You can see that some entertaining questions are more compelling than others (in my half-assed iteration of them this morning) for example, the BLADE RUNNER entertaining question is wildly engaging. I mean - wow!

So take a look at your script today. Can you articulate your theme - or meta-theme as it were? Don't beat yourself up if it's something kinda cliched like "friendship lasts forever." Just use that Google Earth function in your brain and try to locate the specificity of that theme within your story. Zoom in. Zoom in more. Zoom in again - what, specifically is the micro of that theme, expressed as a question that has an element of what would YOU do? So you are poking your theme with a stick and asking - DOES friendship last forever? Can it? What if THIS happened?

Now, instead of serving up a big bowl of yes of course it does, you are adding some texture to that. Because in reality, cliches and truisms are ideals.
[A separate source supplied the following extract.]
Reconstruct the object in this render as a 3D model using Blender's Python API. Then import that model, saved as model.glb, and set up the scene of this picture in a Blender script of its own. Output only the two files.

Yes, it would be great if friendship lasted forever. And maybe in the emotional ending of your script, it does. But I have to wonder, along the way (whether reading your script or watching your movie) if the resolution really will be so neat. How will this friendship arrive at that happy conclusion? Well, if you're going to entertain me, not without a bunch of pretty big bumps in the road, right?

Heads up tip. If your entertaining question is super specific (Would you marry Bob even if you knew he slept with Stephanie, like three years ago at that party behind your back?), try to articulate that in a slightly zoomed out way: Could you maintain a friendship with a friend who betrayed you with your boyfriend without ever dealing with it head on? Or something.

p.s. Dear Anonymous: yes, I am mixing meta with micro when it it should be macro and micro but this week I am a big fan of the word "meta" and the opposite of meta is "kata" but nobody knows that including me before I looked it up. So stuff it.